There is a lot of truth to the view that people with technology skills will have better employment opportunities but will this always be true? Our experience constantly shows that as certain technology skills become more ubiquitous, their potential earning power diminishes proportionally. You constantly need to keep climbing up the value chain.

New technologies do provide new jobs as new types of businesses are created but they are also used to reduce the costs of operating a business and that means eliminating jobs.The overall effect over the long term, in my humble opinion, is that our use of new technologies will reduce the number of jobs, it is not a zero sum process. [Please see: The Internet Devalues Everything It Touches, Anything That Can Be Digitized.]

This all leads to a much more interesting question that we face in the not too distant future, which is not about who gets the new tech jobs.

I'd like to know what happens when, say only 20 per cent of our population needs to work in order to provide all the goods and services for 100 per cent of our society?

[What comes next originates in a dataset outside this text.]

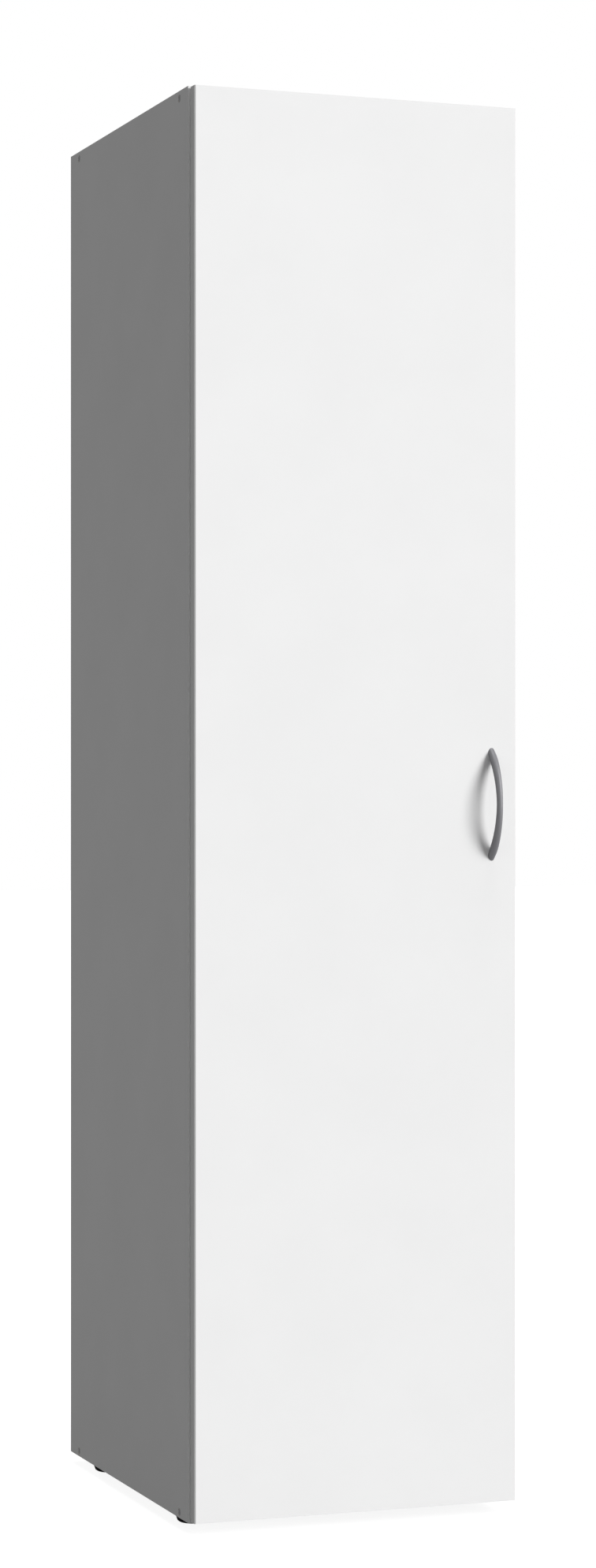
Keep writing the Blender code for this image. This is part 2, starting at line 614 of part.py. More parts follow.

We constantly create new types of "divides," our economy thrives on new systems of haves and have nots. At some point, because of the incredible productive capacities we are able to build and to manage as a result of our technologies, we won't have to have everyone working to produce the goods and services we all need.

In such a scenario, a system of division becomes meaningless and useless -- so how will we deal with that? How will we equitably divide up the spoils of our technological progress and prowess?

I strongly believe we have a moral obligation to begin discussing these types of questions before we have to deal with their inevitable arrival.